The process changes designed by LAN have enabled the WWTP to exceed its new discharge permit with regards to nitrates. The average nitrate value for the three months since the modifications and new controls have been functioning in the aeration basin has averaged 4.84 mg/L. The maximum nitrate value recorded in this time was 8.37 mg/L. The effluent ammonia nitrogen has averaged 0.26 mg/L with a maximum of 2.5 mg/L compared to an average daily limit of 2 mg/L.

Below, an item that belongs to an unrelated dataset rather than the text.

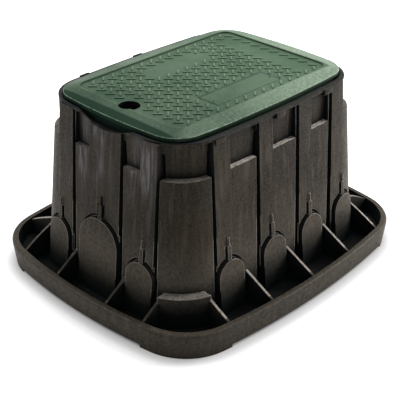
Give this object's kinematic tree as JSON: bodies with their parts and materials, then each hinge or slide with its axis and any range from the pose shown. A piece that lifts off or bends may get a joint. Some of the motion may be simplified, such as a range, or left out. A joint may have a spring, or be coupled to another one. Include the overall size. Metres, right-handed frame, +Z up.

Biological oxygen demand (BOD) and total suspended solids (TSS) average 3.44 mg/L and 3.75 mg/L compared to daily average limits of 10 mg/L and 15 mg/L, respectively. Effluent phosphorus, while not presently permitted or optimized for removal, is averaging 0.8 mg/L. The expected typical effluent phosphorus limit in Texas is expected to be 0.5 mg/L and should be achievable by better controlling solids wasting and aerobic digestion modifications.
An added benefit to the process changes is a reduction in power consumption. Power consumption has dropped by 25% in the first three months since the plant has been fully operational with all the changes, resulting in savings of almost $10,000 per month. The improved discharge quality also has resulted in a reduction in chlorine usage required for disinfection. Chlorine use has decreased by an average of 81 lb per day to achieve the same residual concentration.
“City of Conroe has one mission, and that is to protect and serve the citizens of Conroe and exceed their expectations. That’s what our goal was and that’s what has happened. The improvements made were a huge success with operations and operation efficiency. With the improvements completed, we have been able to streamline the operations of the plant to a point we never thought possible. This has allowed us to produce a high-quality effluent and cut operational cost at the same time. This is a huge win for the citizens of Conroe,” Hall Jr. said.